While the wood's still setting, the chassis gets switched on. A squirt of switch cleaner doesn't help with the on-off switch. I carefully unsolder it and prise it off the back of the tone control. A bit of its vitals have started to go rusty. Some judicious restoration and it's back on the pot and all is OK.
Plug in the 2008 and I find it's sort of OK. The HT's a bit low. In with a new rectifier and the HT's now OK. The performance is a bit wishy washy and a quick check on 465Kc/s reveals the IF gain's down a bit. One of the brass core screws is turned, the sealing compound shatters and little else. If anything, twiddling has a worse effect and now the set's positively deaf. Turn it upside down and repeat the performance with the lower core adjusters. One tunes nicely. One doesn't- the set briefly brightens up then goes deaf again. Place coffee cup on bench. Suddenly the set perks up. Then just as suddenly perks down again. I've come across this before. With some resignation I unsolder the connections to the IF transformers, unbolt the cans, and remove the offending items. Off with the cans and carefully prise out the slugs. Or should I say just the brass nuts and screws because the slugs just need emptying out.
After gluing some new cores to the old screws and reversing dismantling process the set tunes up nicely.

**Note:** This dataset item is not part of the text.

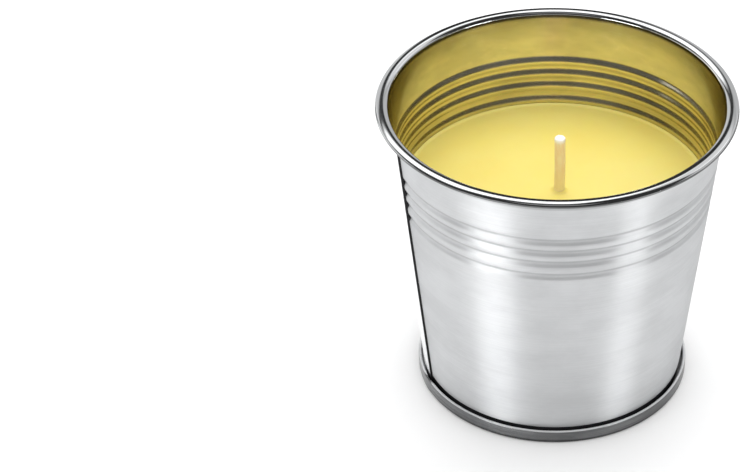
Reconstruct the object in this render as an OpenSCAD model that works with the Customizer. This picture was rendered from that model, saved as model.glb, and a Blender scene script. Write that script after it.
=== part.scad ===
// Citronella candle in a small tinplate bucket.
// Millimetres, +Z up. The origin is on the table, under the centre of the base.
// The front is -Y. Angles are counted from +X towards +Y.

/* [Bucket wall] */
// Height from the table to the top of the rolled rim
height = 98.6; // [85:0.1:125]
// Outer diameter over the rolled rim
rim_d = 110; // [102:0.5:125]
// Thickness of the tinplate sheet
sheet_t = 0.3; // [0.24:0.01:0.34]

/* [Rolled rim] */
// Width of the flattened curl, from the mouth to its outer edge
rim_w = 3.9; // [3.4:0.1:4.6]
// Height of the flattened curl
rim_h = 1.7; // [1.5:0.1:2.2]
// Angle at which the sheet's end stops below the curl, from the outside
curl_end = 130; // [110:1:135]

/* [Ribs] */
// Number of ribs pressed inwards below the rim
rib_n = 4; // [2:1:5]
// Depth of the first rib's middle below the top of the rim
rib_first = 17; // [12:0.1:20]
// Distance from one rib to the next
rib_pitch = 4.3; // [4.2:0.1:5]
// Distance from the last rib but one to the last
rib_last = 4.9; // [4.2:0.1:6]
// Width of one rib, measured up the wall
rib_w = 4.1; // [3.6:0.1:4.1]
// How deep a rib is pressed into the wall
rib_depth = 0.6; // [0.3:0.05:0.75]

/* [Side lock seam] */
// Angle of the seam round the bucket
lock_az = 198.5; // [0:0.5:359]
// Width of the raised strip
lock_w = 7; // [4:0.1:9]
// How far the strip stands out of the wall
lock_h = 0.7; // [0.4:0.05:1]

/* [Base seam] */
// Outer diameter of the folded seam round the base
seam_d = 85; // [76:0.5:90]
// Height of the folded seam
seam_h = 4.6; // [3.8:0.1:6]
// Radius of the seam's bottom corner
seam_r = 1.1; // [1:0.05:1.5]
// Room between the folded sheets
seam_fit = 0.05; // [0.03:0.01:0.08]
// Room between the base's hook and the side seam
hook_gap = 0.15; // [0.1:0.01:0.3]
// Radius of the bend at the bottom of the wall
wall_bend = 0.5; // [0.4:0.05:0.7]

/* [Base plate] */
// How far the middle of the base plate is raised
panel_lift = 2.0; // [1:0.1:3.5]
// Width of the flat ring that the bucket stands on
stand_w = 3.2; // [2:0.1:5]
// Width of the slope up to the raised middle
panel_slope = 1.6; // [1:0.1:3]

/* [Wax] */
// Depth of the wax below the top of the rim
wax_drop = 31.7; // [25:0.1:45]
// Gap that the wax leaves to the sheet as it shrinks
wax_gap = 0.08; // [0.05:0.01:0.15]
// Height of the wax edge that clings to the wall
edge_h = 0.5; // [0.2:0.05:1]
// Width of the wax edge that clings to the wall
edge_w = 1.4; // [0.8:0.1:2.5]

/* [Wick] */
// Diameter of the wick
wick_d = 3.45; // [2:0.05:5]
// Length of the wick above the wax
wick_out = 19.6; // [8:0.1:24]
// Place of the wick to the right of the centre
wick_x = 1.3; // [-4:0.1:4]
// Place of the wick behind the centre
wick_y = -1.5; // [-4:0.1:4]
// Radius of the wick's cut end
wick_tip = 0.6; // [0.2:0.05:0.9]
// Width of the wax collar that climbs the wick
collar_w = 1.3; // [0.6:0.1:2]
// Height of the wax collar that climbs the wick
collar_h = 0.7; // [0.3:0.1:1.5]

/* [Wick sustainer] */
// Diameter of the metal tab under the wick
tab_d = 20; // [14:0.5:26]
// Thickness of the tab's sheet
tab_t = 0.25; // [0.2:0.01:0.35]
// Height of the neck that grips the wick
neck_h = 7; // [4:0.5:10]
// Room between the wick and the neck
neck_fit = 0.04; // [0.02:0.01:0.08]
// Radius where the neck spreads into the tab
neck_r = 1; // [0.5:0.1:2]

/* [Hidden] */
$fn = 96;

// sheet layers of the base seam, from the outside to the wall
layer = sheet_t + seam_fit;
seam_o = seam_d / 2;
face_m = seam_o - sheet_t / 2;
flange_m = face_m - layer;
hook_m = flange_m - layer;
foot_m = hook_m - sheet_t - hook_gap - lock_h;
corner = [seam_o - seam_r, seam_r];
fold_z = seam_h - sheet_t / 2 - layer;

// curl of the rim, as a flattened ellipse of the sheet's middle line
curl_a = (rim_w - sheet_t) / 2;
curl_b = (rim_h - sheet_t) / 2;
curl_r = rim_d / 2 - rim_w / 2;
curl_z = height - rim_h / 2;

// straight wall between the seam's top and the curl's inner side
lean = (curl_r - curl_a - foot_m) / (curl_z - seam_h);
lean_a = atan(lean);
cone_m = function(z) foot_m + (z - seam_h) * lean;

// ribs
rib_z = [for (i = [0:rib_n - 1])
    height - rib_first - i * rib_pitch - (i == rib_n - 1 ? rib_last - rib_pitch : 0)];
dent = function(u) abs(u) < 1 ? (1 + cos(180 * u)) / 2 : 0;
ribs_in = function(z, i = 0) i >= rib_n ? 0 :
    rib_depth * dent((z - rib_z[i]) / (rib_w / 2)) + ribs_in(z, i + 1);
wall_m = function(z) cone_m(z) - ribs_in(z);
rib_steps = [for (i = [rib_n - 1:-1:0], k = [-6:6]) rib_z[i] + k / 6 * rib_w / 2];

// base plate and wax
plate_z = panel_lift + sheet_t;
stand_o = corner[0];
stand_i = stand_o - stand_w;
panel_r = stand_i - panel_slope;
wax_z = height - wax_drop;
wick_z = wax_z + wick_out;
wick_r = wick_d / 2;
neck_i = wick_r + neck_fit;
neck_o = neck_i + tab_t;

// points on an arc of the sheet's middle line
function arc(c, r, a0, a1, n) =
    [for (i = [0:n]) let (a = a0 + (a1 - a0) * i / n) c + r * [cos(a), sin(a)]];
function unit(v) = v / norm(v);
function across(p, q) = let (u = unit(q - p)) [u[1], -u[0]];
function miter(a, b) = let (m = unit(a + b)) m / (m * a);
// the line p moved sideways by d
function beside(p, d) = let (n = len(p) - 1)
    [for (i = [0:n]) let (
        a = across(p[max(i - 1, 0)], p[max(i, 1)]),
        b = across(p[min(i, n - 1)], p[min(i + 1, n)])
    ) p[i] + miter(a, b) * d];
function back(p) = [for (i = [len(p) - 1:-1:0]) p[i]];
// outline of a strip of sheet between two distances from its middle line
function strip(p, d0, d1) = concat(beside(p, d1), back(beside(p, d0)));

bend_z = corner[1] - (seam_r - sheet_t / 2 - layer) + wall_bend;
bend_c = [cone_m(bend_z + wall_bend * sin(lean_a)) + wall_bend * cos(lean_a), bend_z];

// the wall's middle line, from the bend at its bottom to the curl
wall_line = concat(
    [for (z = concat([bend_z + 0.6], rib_steps, [curl_z - rim_h])) [wall_m(z), z]]);
// the whole sheet, from the flange inside the base seam to the end of the curl
body_line = concat(
    [[flange_m, fold_z - seam_fit]],
    arc(corner, seam_r - sheet_t / 2 - layer, 0, -90, 6),
    arc(bend_c, wall_bend, -90, -180 - lean_a, 7),
    wall_line,
    [for (i = [0:26]) let (a = 178 - (178 + curl_end) * i / 26)
        [curl_r + curl_a * cos(a), curl_z + curl_b * sin(a)]]);
// the base plate's sheet, from the centre to the end of its hook
base_line = concat(
    [[0, plate_z - sheet_t / 2], [panel_r, plate_z - sheet_t / 2], [stand_i, sheet_t / 2]],
    arc(corner, seam_r - sheet_t / 2, -90, 0, 8),
    arc([flange_m, fold_z], layer, 0, 180, 10),
    [[hook_m, seam_r + seam_fit]]);

// the side seam's raised strip, which stays straight where it crosses the ribs
module raised_seam() {
    span = lock_w / (2 * PI * cone_m(height / 2)) * 360;
    crest = [for (z = [wall_line[0][1], curl_z - rim_h]) [cone_m(z), z]];
    rotate(lock_az - span / 2) rotate_extrude(angle = span)
        polygon(concat(beside(crest, sheet_t / 2 + lock_h), back(wall_line)));
}

// one folded sheet: wall with ribs, rolled rim, side lock seam and bottom flange
module body() color([0.80, 0.81, 0.82]) {
    rotate_extrude() polygon(strip(body_line, -sheet_t / 2, sheet_t / 2));
    raised_seam();
}

// raised base plate whose edge is folded over the wall's flange
module base() color([0.62, 0.63, 0.64])
    rotate_extrude() polygon(strip(base_line, -sheet_t / 2, sheet_t / 2));

// the wax's side, a shrinkage gap inside the wall
function wax_side(z) = wall_m(z) - (sheet_t / 2) / cos(lean_a) - wax_gap;
wax_top = wax_z + edge_h;
wax_rise = [for (z = rib_steps) if (z > bend_z + 1 && z < wax_top - 0.1) z];

module wax() color([0.98, 0.91, 0.50])
    difference() {
        union() {
            rotate_extrude() polygon(concat(
                [[0, plate_z], [panel_r + sheet_t / 2, plate_z],
                 [stand_i + sheet_t, sheet_t + seam_fit],
                 [wax_side(bend_z) - wall_bend, sheet_t + seam_fit]],
                [for (z = concat([bend_z + 0.8], wax_rise, [wax_top])) [wax_side(z), z]],
                [for (i = [0:6]) let (u = i / 6)
                    [wax_side(wax_top) - 0.1 - edge_w * u, wax_z + edge_h * (1 - u) * (1 - u)]],
                [[0, wax_z]]));
            translate([wick_x, wick_y, wax_z - 0.5]) rotate_extrude() polygon(concat(
                [[0, 0], [wick_r + collar_w, 0]],
                [for (i = [0:6]) let (u = i / 6)
                    [wick_r + collar_w * (1 - u), 0.5 + collar_h * u * u]],
                [[0, 0.5 + collar_h]]));
        }
        translate([wick_x, wick_y, 0]) {
            cylinder(r = wick_r + neck_fit, h = height);
            cylinder(r = tab_d / 2 + wax_gap, h = plate_z + tab_t + wax_gap);
            cylinder(r = neck_o + wax_gap, h = plate_z + neck_h + wax_gap);
            translate([0, 0, plate_z + tab_t]) cylinder(
                r1 = neck_o + neck_r + wax_gap * 2, r2 = neck_o + wax_gap,
                h = neck_r + wax_gap * 2);
        }
    }

// waxed cotton wick, standing on the base plate
module wick() color([0.92, 0.80, 0.56])
    translate([wick_x, wick_y, 0]) rotate_extrude() polygon(concat(
        [[0, plate_z], [wick_r, plate_z]],
        arc([wick_r - wick_tip, wick_z - wick_tip], wick_tip, 0, 90, 5),
        [[0, wick_z]]));

// round metal tab with a neck that grips the wick
module wick_sustainer() color([0.70, 0.71, 0.72])
    translate([wick_x, wick_y, plate_z]) rotate_extrude() polygon(concat(
        [[neck_i, 0], [tab_d / 2, 0], [tab_d / 2, tab_t]],
        arc([neck_o + neck_r, tab_t + neck_r], neck_r, -90, -180, 6),
        [[neck_o, neck_h], [neck_i, neck_h]]));

body();
base();
wax();
wick();
wick_sustainer();
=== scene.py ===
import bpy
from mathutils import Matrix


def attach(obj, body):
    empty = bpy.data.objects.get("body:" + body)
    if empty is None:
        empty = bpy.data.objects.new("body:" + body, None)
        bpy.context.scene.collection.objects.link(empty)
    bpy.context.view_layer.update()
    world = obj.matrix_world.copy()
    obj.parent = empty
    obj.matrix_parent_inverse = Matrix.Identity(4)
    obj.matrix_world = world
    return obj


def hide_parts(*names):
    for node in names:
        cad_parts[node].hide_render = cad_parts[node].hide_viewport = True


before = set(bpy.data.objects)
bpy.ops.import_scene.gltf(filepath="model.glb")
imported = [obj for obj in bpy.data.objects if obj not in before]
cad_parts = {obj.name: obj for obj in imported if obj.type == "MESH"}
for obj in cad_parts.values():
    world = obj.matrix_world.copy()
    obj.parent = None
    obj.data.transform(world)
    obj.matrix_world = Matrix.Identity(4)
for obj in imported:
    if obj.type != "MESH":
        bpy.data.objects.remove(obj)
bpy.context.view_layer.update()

from math import atan, cos, degrees, hypot, pi, radians, sin

import bmesh
import bpy
from mathutils import Matrix, Vector

MM = 0.001

# camera, in metres, fitted to the photograph's ellipses of the rim and the base seam
RIM_PLANE = 0.09794
CAM_DIST = 0.935
CAM_ELEV = radians(33.107)
CAM_YAW = radians(4.1941)
CAM_PITCH = radians(35.5643)
CAM_ROLL = radians(-1.3106)
FOCAL_PX = 3087.6
IMAGE_W_PX = 740
SENSOR_MM = 36


def make_camera():
    """Stands in front of the rim's middle and above it, then is turned, tilted and rolled."""
    forward = Vector((0, cos(CAM_PITCH), -sin(CAM_PITCH)))
    right = Vector((1, 0, 0))
    up = right.cross(forward)
    turn = Matrix.Rotation(CAM_YAW, 3, "Z")
    forward, right, up = turn @ forward, turn @ right, turn @ up
    c, s = cos(CAM_ROLL), sin(CAM_ROLL)
    right, up = c * right + s * up, c * up - s * right
    data = bpy.data.cameras.new("camera")
    data.sensor_fit = "HORIZONTAL"
    data.sensor_width = SENSOR_MM
    data.lens = FOCAL_PX * SENSOR_MM / IMAGE_W_PX
    data.clip_start = 0.01
    data.clip_end = 50
    cam = bpy.data.objects.new("camera", data)
    bpy.context.scene.collection.objects.link(cam)
    spot = Vector((0, -CAM_DIST * cos(CAM_ELEV), RIM_PLANE + CAM_DIST * sin(CAM_ELEV)))
    turned = Matrix((right, up, -forward)).transposed().to_4x4()
    cam.matrix_world = Matrix.Translation(spot) @ turned
    bpy.context.scene.camera = cam


make_camera()
bpy.context.scene.view_settings.view_transform = "Standard"

# sizes in millimetres, with the names and values of the part's source
HEIGHT = 98.6               # to the top of the rolled rim
RIM_D = 110.0               # over the rolled rim
SHEET_T = 0.3               # thickness of the tinplate
RIM_W = 3.9                 # width of the rim's flattened curl
RIM_H = 1.7                 # height of the curl
CURL_END = 130              # degrees from the curl's outside to the sheet's end below it
RIB_N = 4
RIB_FIRST = 17.0            # from the top to the first rib's middle
RIB_PITCH = 4.3
RIB_LAST = 4.9              # from the last rib but one to the last
RIB_W = 4.1
RIB_DEPTH = 0.6
LOCK_AZ = radians(198.5)    # angle of the side seam, from +X towards +Y
LOCK_W = 7.0                # width of its raised strip
LOCK_H = 0.7                # how far the strip stands out
SEAM_D = 85.0               # over the folded seam round the base
SEAM_H = 4.6
SEAM_R = 1.1                # radius of the seam's bottom corner
SEAM_FIT = 0.05             # room between the folded sheets
HOOK_GAP = 0.15             # room between the base's hook and the side seam
WALL_BEND = 0.5             # radius of the bend at the bottom of the wall
PANEL_LIFT = 2.0            # how far the middle of the base plate is raised
STAND_W = 3.2               # width of the ring that the bucket stands on
PANEL_SLOPE = 1.6           # width of the slope up to the raised middle
WAX_DROP = 31.7             # from the top to the wax
WAX_GAP = 0.08              # gap that the wax leaves to the sheet
EDGE_H = 0.5                # height of the wax edge that clings to the wall
EDGE_W = 1.4                # width of that edge
WICK_D = 3.45
WICK_OUT = 19.6             # length of the wick above the wax
WICK_X = 1.3
WICK_Y = -1.5
WICK_TIP = 0.6              # radius round the wick's cut end
COLLAR_W = 1.3              # width of the wax collar that climbs the wick
COLLAR_H = 0.7              # height of the collar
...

With all the wavebands it takes some time to sort out the padders, trimmers and cores but eventually I can receive line timebase whistles from miles around.
The various bits of case have remained stuck together and now look like pieces of proper plywood. After treating with Nitromors and rubbing down with fine grade emery the veneer comes up as good as new. I decide to finish the panels individually before gluing them together so plenty of stain and linseed oil and lots of rubbing and they all come up beautifully. The top's got a nice curved front and gluing this to the side bits is a bit tricky but after some fiddling you can't see the join. A final rub down and the box looks better than new. After putting back the chassis, pushing back the knobs and putting on the back it looks rather good... I'll have to tell Mike I didn't manage to get any spares out of it.